SEC POWER Rankings: Week 6

Christopher Hanewinckel-USA TODAY Sports

Your guess is as good as mine...

As has been well documented, this weekend was chaos. Any playoff prediction, Top 25, Power Ranking, (my betting picks) from last week is a trainwreck. Basically anything I wrote for the last two weeks or so should be considered utter garbage. Hopefully, they at least made you laugh here and there because the picks/rankings prove how little I thought I knew.

My abilties are best summarized in this GIF. Thanks to Nebraska OL Jake Cotton for his display:

KATY PERRY HAD A BETTER WEEK THAN I DID!

Now with even more confidence, this week's SEC POWER Rankings:

1) Auburn (5-0, 2-0 SEC) Last week: 3- The Tigers will be tested on the road again as they travel to Starkville. Which team will show up? The team that played at Kansas State or the one who dismantled LSU at home. If being on the road is that big of deal for this team, it won't make the playoff cut. Props to tight end C.J. Uzomah for his "Lutzie" tribute for the deceased Philip Lutzenkirchen.

2) Mississippi State (5-0, 2-0) LW: 4- The Bulldogs have the two most impressive victories of SEC play on their resume. Beating Auburn this weekend would add No. 3. Dan Mullen is looking like the favorite for the Michigan job. Only joking Bulldog fans, but he's due a raise assuming the wheels don't fall off the wagon in the remainder of the season.

3) Ole Miss (5-0, 2-0) LW: 6- While the outcome of their win over Alabama is the takeaway from Oxford, the real story of the day is the journey of Vaught-Hemmingway Stadium's field goal posts. You knew it would get weird if the Rebels won, and boy did it ever.

4) Alabama (4-1, 1-1) LW: 1 - Hopefully the Tide can continue playing meh football away from Tuscaloosa for one more week.

5) Georgia (4-1, 2-1) LW: 8- My Heisman front-runner Todd Gurley, which based on current projection models means he will lose his starting role next week, has thrown the longest ball on the season for the Dawgs. Everyone picks on Vandy.

6) Texas A&M; (5-1, 2-1) LW: 2- Smacked in the face on defense and offense. The one bright spot in the Aggies first conference loss was Speedy Noil, who had two scores on three touches including this gem:

7) Missouri (4-1, 1-0) LW: 7- After a bye week, the Tigers will host Georgia, pitting the two teams atop the East against one another.

8) Arkansas (3-2, 0-2) LW: 8- Only five more days to have the bitter loss to A&M; on our minds. Now the Hogs could give Alabama back-to-back losses for the second time in a calendar year. End of a dynasty and time for Saban to take the Michigan job?

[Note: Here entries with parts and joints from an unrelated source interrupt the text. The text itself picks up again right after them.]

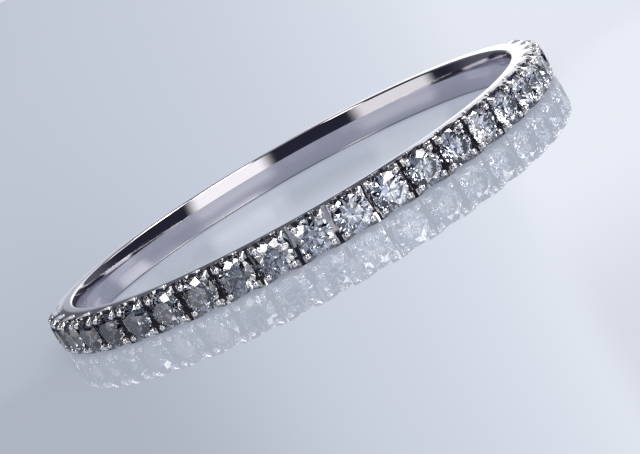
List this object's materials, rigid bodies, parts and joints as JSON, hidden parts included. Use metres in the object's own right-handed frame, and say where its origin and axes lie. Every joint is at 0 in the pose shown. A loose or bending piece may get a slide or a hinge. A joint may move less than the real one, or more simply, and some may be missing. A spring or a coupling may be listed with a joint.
{
  "type": "half eternity ring",
  "caption": "Slim half eternity ring in polished white metal: a front row of small round brilliants, each in four small claws, with a plain domed shank behind, lying on its side.",
  "frame": {"origin": "on the finger's axis, at the level of the lower flank that the ring lies on", "axes": "+Z along the finger's axis, up from the surface that the ring lies on; -Y towards the middle of the stone row"},
  "size_m": [0.019, 0.0188, 0.0013],
  "materials": {
    "metal": "polished white precious metal",
    "stone": "clear, brilliant cut"
  },
  "bodies": {
    "root": {"band": "metal", "stone_01": "stone", "stone_02": "stone", "stone_03": "stone", "stone_04": "stone", "stone_05": "stone", "stone_06": "stone", "stone_07": "stone", "stone_08": "stone", "stone_09": "stone", "stone_10": "stone", "stone_11": "stone", "stone_12": "stone", "stone_13": "stone", "stone_14": "stone", "stone_15": "stone", "stone_16": "stone", "stone_17": "stone", "stone_18": "stone", "stone_19": "stone", "stone_20": "stone", "stone_21": "stone", "stone_22": "stone", "stone_23": "stone"}
  },
  "joints": []
}
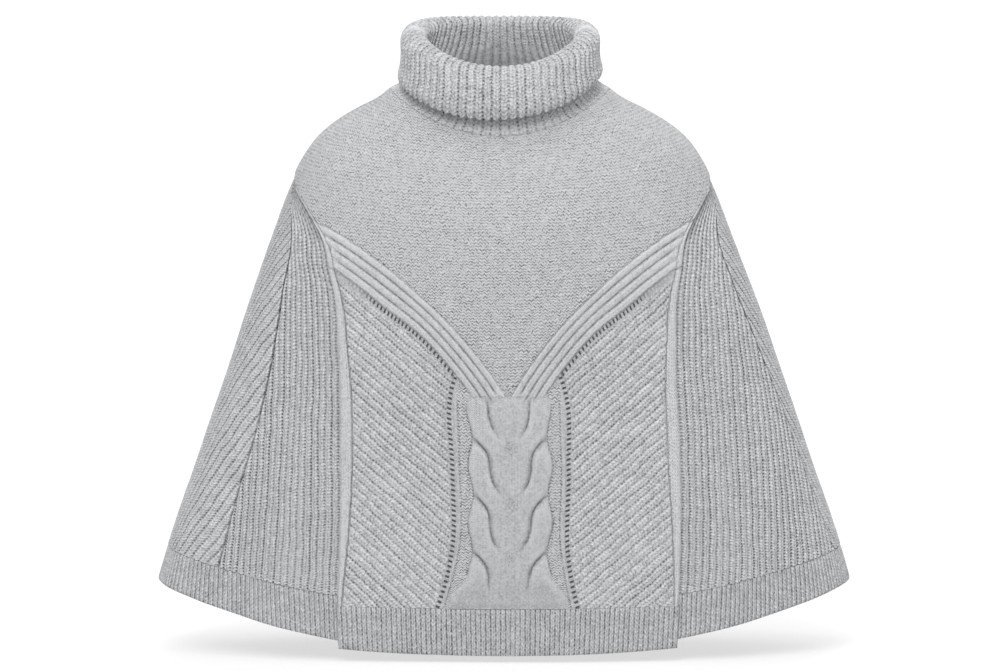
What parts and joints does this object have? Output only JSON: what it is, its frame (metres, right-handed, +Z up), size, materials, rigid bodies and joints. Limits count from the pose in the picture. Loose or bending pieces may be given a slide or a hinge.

9) Kentucky (4-1, 2-1) LW: 13- Which seemed more unlikely at the beginning of the season: two consecutive SEC wins for the Wildcats or two Mississippi schools ranked in the Top 5? Both are realities in this upside down world we live in. Maybe we'll know the feeling one day. Here's the radio call from the UK Radio Network of the game-winning interception.

10) LSU (4-2, 0-2) LW:10- This is the worst defense Les Miles has had on the Bayou, and the offense is not much better, going a dismal 0-for-13 on 3rd down conversions at Auburn.

11) South Carolina (3-3, 2-3) LW: 11- Going into the season, this team was thought to be a dark horse title contender. Now the fans in Columbia are begging for Jadeveon Clowney to limp back from the NFL, torn meniscus and all.

12) Florida (3-1, 2-1) LW: 12- Beating one of your biggest rivals is one way to save your job. Going forward, what does Muschamp lose by starting offensive spark-plug true freshman Treon Harris over ninth-year senior Jeff Driskel? Quick answer: maybe his job. Muschamp's postgame interview is why everyone loves him.

13) Tennessee (2-3, 0-2) LW: 9- Week to week you're still unsure of what to expect out of the Vols. Those orange-and-white checkered overall wearing fans will have to wait at least another year to beat Florida. It's now been a solid decade since the last time that happened.

14) Vanderbilt (1-5, 0-4) LW: Where else?- While tailgating on Myers Quad in Athens on Saturday, standing in line for the Porta Potty (trying to really paint a picture for you), I asked a Vandy student who to watch for the Commodores. He couldn't put together an answer. Not because of what bourbon may have been running through his veins, but because there isn't one.